The American Astronomical Society is presenting the most surprising discoveries made not only by NASA, but also by individual groups of passionate scientists from all over the world. An international team, including the University of British Colombia and the Netherlands Institute for Radio Astronomy (Astron) reported on the 5th of January 2015 the possibility that a pulsar star can disappear because of high gravitational issues in time and space. Gravitational disturbance causes the absolute vanishing of a star. However, such a disappeared star will return in 160 years, astronomers say.
J1906 is a formation of two stars, one pulsar and one small one, that orbit each other. Their distance from Earth is 25 000 light years, and they are 9300 000 miles away from one another. Gravity, the main character of the story, is the one who causes radio waves every 144 milliseconds in between the two stars, waves that have a certain intensity and direction. This gravity causes a space time warp and the more the pulsar spins around its axis, the more gravity levels reach sky high. And then everything changes : the pulsar disappears and the beams don’t hit Earth anymore. Its weight and gravitational disturbance caused the absolute vanishing of the star. The epiphany revealed itself to the scientists after a study that took 5 years, with night after night observations and tracking waves. However, they wait around the corner: according to their calculations, the pulsar is going to be seen again in about 160 years from now.

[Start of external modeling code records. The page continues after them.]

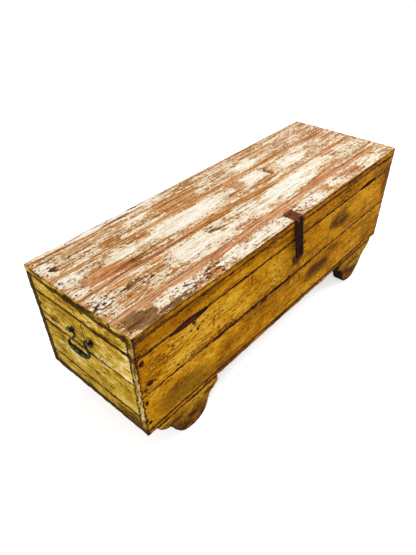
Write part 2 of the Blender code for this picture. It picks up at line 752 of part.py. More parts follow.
def build_handles():
    """On each end, two riveted posts with roves on the inside, and a bail that turns in the eyes
    of the posts."""
    half = bail_path()
    whole = [(-across, down, radius) for across, down, radius in half]
    whole += [(across, down, radius) for across, down, radius in reversed(half[:-1])]
    points = [(0, across, -down) for across, down, _ in whole]
    radii = [radius for _, _, radius in whole]
    for side, sign, carrier in (("left", -1, left_bail), ("right", 1, right_bail)):
        face = sign * HALF_LENGTH
        outwards = (0, sign * math.pi / 2, 0)
        z = TRUNK_HEIGHT - BAIL_DROP
        for place, across in (("front", -1), ("back", 1)):
            y = across * POST_SPREAD / 2
            post = turned(
                f"{side}_{place}_post", post_profile(), (face, y, z), case, "forged_iron", outwards
            )
            eye = rod_mesh(PINTLE_RADIUS + PIN_CLEARANCE, 4 * POST_BALL, 16)
            eye.transform(Matrix.Rotation(math.pi / 2, 4, "Z"))
            centre = (face + sign * BAIL_REACH, y, z)
            cut(post, as_cutter(object_of(eye), f"{side}_{place}_eye", centre, case))
            inner = POST_STEM + PIN_CLEARANCE
            seat = -(WALL_THICKNESS + SEAT_GAP)
            rove = [
                (ROVE_RADIUS, seat),
                (ROVE_RADIUS, seat - ROVE_THICKNESS),
                (inner, seat - ROVE_THICKNESS),
                (inner, seat),
            ]
            turned(f"{side}_{place}_rove", rove, (face, y, z), case, "forged_iron", outwards)
            hole = as_cutter(
                object_of(rod_mesh(POST_STEM + PIN_CLEARANCE, 4 * WALL_THICKNESS)),
                f"{side}_{place}_post_hole",
                (face, y, z),
                case,
            )
            cut(bpy.data.objects[f"{side}_end_board_upper"], hole)
        mesh = wire_mesh("bail", points, 4, radii=radii, smooth_steps=4)
        mesh.shade_smooth()
        at = (face + sign * BAIL_REACH, 0, z)
        finish_part(object_of(mesh), f"{side}_bail", at, carrier, "forged_iron")


clear_scene()
trunk = new_collection("trunk")
cutters = new_collection("cutters")
case = frame("case_frame", (0, 0, 0))
lid = frame("lid_hinge_axis", LID_AXIS, case)
hasp = frame("hasp_hinge_axis", HASP_AXIS, lid, (-HASP_SWING, 0, 0))
bail_height = TRUNK_HEIGHT - BAIL_DROP
left_bail = frame("left_bail_axis", (-HALF_LENGTH - BAIL_REACH, 0, bail_height), case, (0, BAIL_TILT, 0))
right_bail = frame("right_bail_axis", (HALF_LENGTH + BAIL_REACH, 0, bail_height), case, (0, -BAIL_TILT, 0))
build_case()
build_feet()
build_lid()
chip_front_edges()
build_hinges()
build_hasp()
build_staple()
build_handles()
case.location.y = (FRONT_REACH - BACK_REACH) / 2
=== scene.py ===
import json
from math import radians

import bpy
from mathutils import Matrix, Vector
from mathutils.kdtree import KDTree

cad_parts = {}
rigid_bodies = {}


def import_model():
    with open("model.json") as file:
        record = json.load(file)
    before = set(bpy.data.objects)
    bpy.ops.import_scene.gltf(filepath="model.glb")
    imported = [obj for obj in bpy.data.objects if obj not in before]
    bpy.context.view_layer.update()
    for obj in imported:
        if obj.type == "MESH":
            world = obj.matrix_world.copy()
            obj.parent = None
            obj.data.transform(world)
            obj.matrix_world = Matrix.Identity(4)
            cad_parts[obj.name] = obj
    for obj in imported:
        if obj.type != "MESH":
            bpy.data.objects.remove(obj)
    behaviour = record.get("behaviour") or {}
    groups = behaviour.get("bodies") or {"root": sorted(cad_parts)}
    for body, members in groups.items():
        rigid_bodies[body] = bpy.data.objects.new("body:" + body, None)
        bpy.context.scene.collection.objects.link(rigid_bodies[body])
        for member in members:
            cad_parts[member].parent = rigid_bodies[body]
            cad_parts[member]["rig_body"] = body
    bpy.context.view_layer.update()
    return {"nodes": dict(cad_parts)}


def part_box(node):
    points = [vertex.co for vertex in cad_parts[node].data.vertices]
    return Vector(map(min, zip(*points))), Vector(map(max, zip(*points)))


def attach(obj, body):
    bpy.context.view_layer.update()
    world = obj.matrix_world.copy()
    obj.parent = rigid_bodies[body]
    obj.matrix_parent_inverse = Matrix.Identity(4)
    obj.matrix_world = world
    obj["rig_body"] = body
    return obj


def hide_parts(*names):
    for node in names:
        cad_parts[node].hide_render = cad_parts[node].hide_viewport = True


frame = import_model()


# Paper, lamps, camera.
# A roll of white paper lies under the trunk. A broad soft lamp hangs high on the
# right, a weaker one stands on the left, and pale walls send light back from all round.

def tint(text):
    """An sRGB hex colour as the linear colour that a shader takes."""
    parts = [int(text[i:i + 2], 16) / 255 for i in (1, 3, 5)]
    return (*(p / 12.92 if p <= 0.04045 else ((p + 0.055) / 1.055) ** 2.4
              for p in parts), 1.0)


def add(tree, kind, links=None, stops=None, **settings):
    """Adds a node, sets it, links or fills its sockets, and gives its first output."""
    node = tree.nodes.new("ShaderNode" + kind)
    for name, value in settings.items():
        setattr(node, name, value)
    if stops:
        ramp = node.color_ramp
        while len(ramp.elements) < len(stops):
            ramp.elements.new(1.0)
        for element, (position, colour) in zip(ramp.elements, stops):
            element.position = position
            element.color = tint(colour) if isinstance(colour, str) else (colour,) * 3 + (1,)
    for name, value in (links or {}).items():
        if isinstance(value, bpy.types.NodeSocket):
            tree.links.new(value, node.inputs[name])
        else:
            node.inputs[name].default_value = value
    return node.outputs[0]


def blank(name):
    """A new material with an empty node tree and its output node."""
    material = bpy.data.materials.new(name)
    material.use_nodes = True
    material.node_tree.nodes.clear()
    return material, material.node_tree, material.node_tree.nodes.new(
        "ShaderNodeOutputMaterial")


PAPER_SIZE = 24.0
PAPER_WHITE = "#F2F2F2"
PAPER_GLOW = 0.46
ROOM_LIGHT = 0.56
LAMPS = (
    # name, place, side, power in watts
    ("high_right_lamp", (2.6, -1.2, 3.4), 2.4, 116),
    ("left_lamp", (-3.4, -1.6, 2.2), 2.0, 66),
)
LAMPS_AIM = Vector((0, 0, 0.3))

# Worked out from the photo's straight edges, in metres, degrees, mm and image widths.
CAMERA_PLACE = (-1.04617, -0.80805, 1.21716)
CAMERA_TURN = (48.3891, 1.3745, -48.1640)
FOCAL_LENGTH, SENSOR_WIDTH = 30.656, 36.0
SHIFT = (0.0059, 0.0525)

paper, tree, end = blank("matt_white_paper")      # lies flat, and keeps the shadow
seen = add(tree, "LightPath")
glow = add(tree, "Emission", {"Color": tint("#FFFFFF"), "Strength": PAPER_GLOW})
sheet = add(tree, "BsdfDiffuse", {"Color": tint(PAPER_WHITE), "Roughness": 0.9})
both = add(tree, "AddShader", {0: sheet, 1: glow})
tree.links.new(add(tree, "MixShader", {"Fac": seen, 1: sheet, 2: both}),
               end.inputs["Surface"])

bpy.ops.object.select_all(action="DESELECT")
bpy.ops.mesh.primitive_plane_add(size=PAPER_SIZE, location=(0, 0, 0))
floor = bpy.context.object
floor.name = "paper_floor"
floor.data.materials.append(paper)

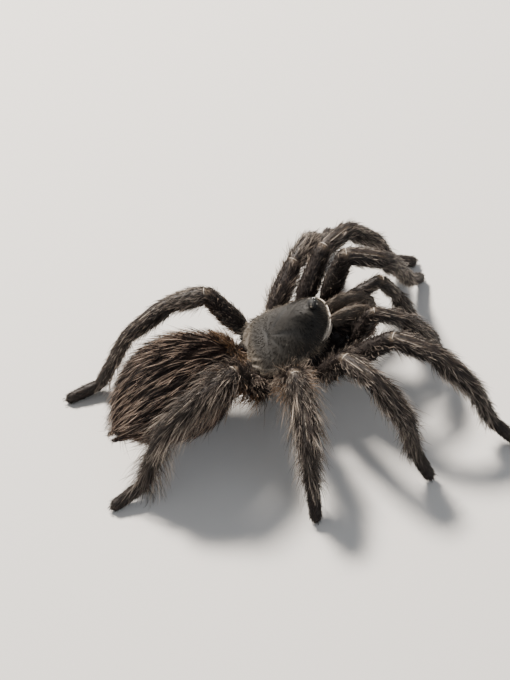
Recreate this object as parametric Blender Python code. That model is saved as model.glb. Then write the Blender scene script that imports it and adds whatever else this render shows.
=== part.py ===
"""Tarantula, life size, standing still: one solid for each hard or soft part of the body.

Metres, +Z up. The animal faces -Y and its left side is +X. Each solid reaches out to the
tips of the coat that covers it. Dimensions below are in millimetres and degrees.
"""

import math

import bmesh
import bpy
import numpy as np

MM = 0.001
GAP = 0.3

# Prosoma (front half of the body): measured from the middle of the carapace's rim plane.
PROSOMA_HEIGHT = 16.0
PROSOMA_PITCH = 12.0
CARAPACE_LENGTH = 23.4
CARAPACE_WIDTH = 18.6
CARAPACE_FORWARD = 0.55
CARAPACE_FRONT_NARROWING = 0.13
CARAPACE_SQUARE = 0.74  # power of the rim's outline: lower is squarer
CARAPACE_REAR_RISE = 4.2
CARAPACE_HEAD_RISE = 8.4
CARAPACE_RIM = 0.9
CARAPACE_EDGE = 0.7
RIM_SLOPE = 0.08
RIM_FRONT_LIFT = 1.0
FOVEA_BACK = 4.0
FOVEA_DEPTH = 0.8
EYE_MOUND_FORWARD = 9.1
EYE_MOUND_UP = 8.5
EYE_MOUND_SIZE = (2.6, 3.6, 2.4)
STERNUM_LENGTH = 11.6
STERNUM_WIDTH = 7.6
STERNUM_TOP = -0.5
STERNUM_BOTTOM = -6.0

# Jaws.
CHELICERA_SIDE = 2.25
CHELICERA_WIDTH = 4.1
CHELICERA_DEPTH = 9.2
CHELICERA_BACK = 12.8
CHELICERA_REACH = 7.0
FANG_LENGTH = 7.0
FANG_WIDTH = 1.5
FANG_UP = -5.2

# Opisthosoma (abdomen) and spinnerets.
PEDICEL_WIDTH = 3.0
PEDICEL_BACK = (7.0, 12.8)
PEDICEL_UP = (-2.4, -1.5)
ABDOMEN_FRONT = 12.2
ABDOMEN_FRONT_HEIGHT = 16.0
ABDOMEN_LENGTH = 34.0
ABDOMEN_WIDTH = 25.2
ABDOMEN_HEIGHT = 23.0
ABDOMEN_TURN = 23.0
ABDOMEN_DROOP = 3.5
SPINNERET_LENGTH = 4.8
SPINNERET_WIDTH = 1.4

# Limbs, front to back. A hip is forward, outward, upward from the prosoma's middle.
HIPS = {
    "palp": (14.3, 6.2, -3.0),
    "leg1": (11.1, 9.7, -4.0),
    "leg2": (5.0, 11.2, -4.0),
    "leg3": (-2.6, 11.6, -4.0),
    "leg4": (-9.8, 10.2, -4.0),
}
COXA_STARTS = {
    "palp": (7.8, 2.5, -4.8),
    "leg1": (4.6, 4.3, -3.4),
    "leg2": (1.7, 4.9, -3.4),
    "leg3": (-1.8, 4.9, -3.4),
    "leg4": (-5.0, 4.2, -3.4),
}
# Femur, patella, tibia, metatarsus, tarsus. A palp has no metatarsus.
LENGTHS = {
    "palp": (11.5, 8.0, 9.4, 8.5),
    "leg1": (17.0, 10.0, 13.0, 10.6, 9.2),
    "leg2": (15.4, 9.4, 11.4, 10.2, 8.9),
    "leg3": (14.0, 8.6, 9.6, 11.6, 8.9),
    "leg4": (16.6, 9.4, 13.2, 16.8, 9.6),
}
# Half widths of the coat at the hip, mid femur, knee, mid patella, patella end,
# mid tibia, tibia end, mid metatarsus, metatarsus end, tarsus tip.
LEG_GIRTH = (2.3, 3.3, 2.5, 2.8, 2.5, 2.8, 2.2, 2.1, 1.8, 1.6)
PALP_GIRTH = (1.6, 2.2, 1.9, 2.1, 1.9, 2.3, 1.9, 1.9, 1.9, 1.5)
# Each limb as it stands: turn of the femur from straight ahead, turn added beyond the
# patella, then the rise of femur, patella, tibia, metatarsus. The tarsus meets the floor.
STANCE = {
    "leg1_r": (30, 10, 44, -13, -39, -67),
    "leg2_r": (57, -3, 56, 0, -42, -78),
    "leg3_r": (88, 11, 63, -22, -12, -79),
    "leg4_r": (147, 18, 64, 4, -29, -64),
    "leg1_l": (-7, 57, 70, -20, -56, -62),
    "leg2_l": (39, -25, 48, -8, -46, -70),
    "leg3_l": (46, 22, 34, 2, -51, -55),
    "leg4_l": (171, 17, 62, -12, -28, -56),
    "palp_r": (6, -6, 63, -29, -53),
    "palp_l": (5, -42, 26, -60, -66),
}
FOOT_HEIGHT = 0.9
MITRE_LIMIT = math.radians(34)  # a sharper bend than this thins the joint, not its corner
SIDES = 10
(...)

In comparison with our sun, the stars of J1906 are a hundred times bigger, as far as mass is concerned, but they are smaller in diameter. They are also very much closer together and the Earth and the Sun, so the gravity between them must also be very different and considerably stronger.
The experiment is very important also because through it, the group of scientists succeeded in weighing a star while it floats freely into the Universe. Furthermore, they observed how the axis of a pulsar can change; in the given case, the axis modified its angle with 2.2 degrees in one year time. It has been more than 10 years since the J1906 pulsar was discovered, time during which it has been studied by 5 large telescopes from different parts of the world: the Arecibo Telescope(USA), the Green Bank Telescope (USA), Nançay Telescope (France), the Lovell Telescope (UK) and the Westerbork Synthesis Radio Telescope (The Netherlands).
For those who will be around here in the year 2170, the 2015 science lovers cordially salute the beam of J1906 and wish it an adventurous time in the new space time warp.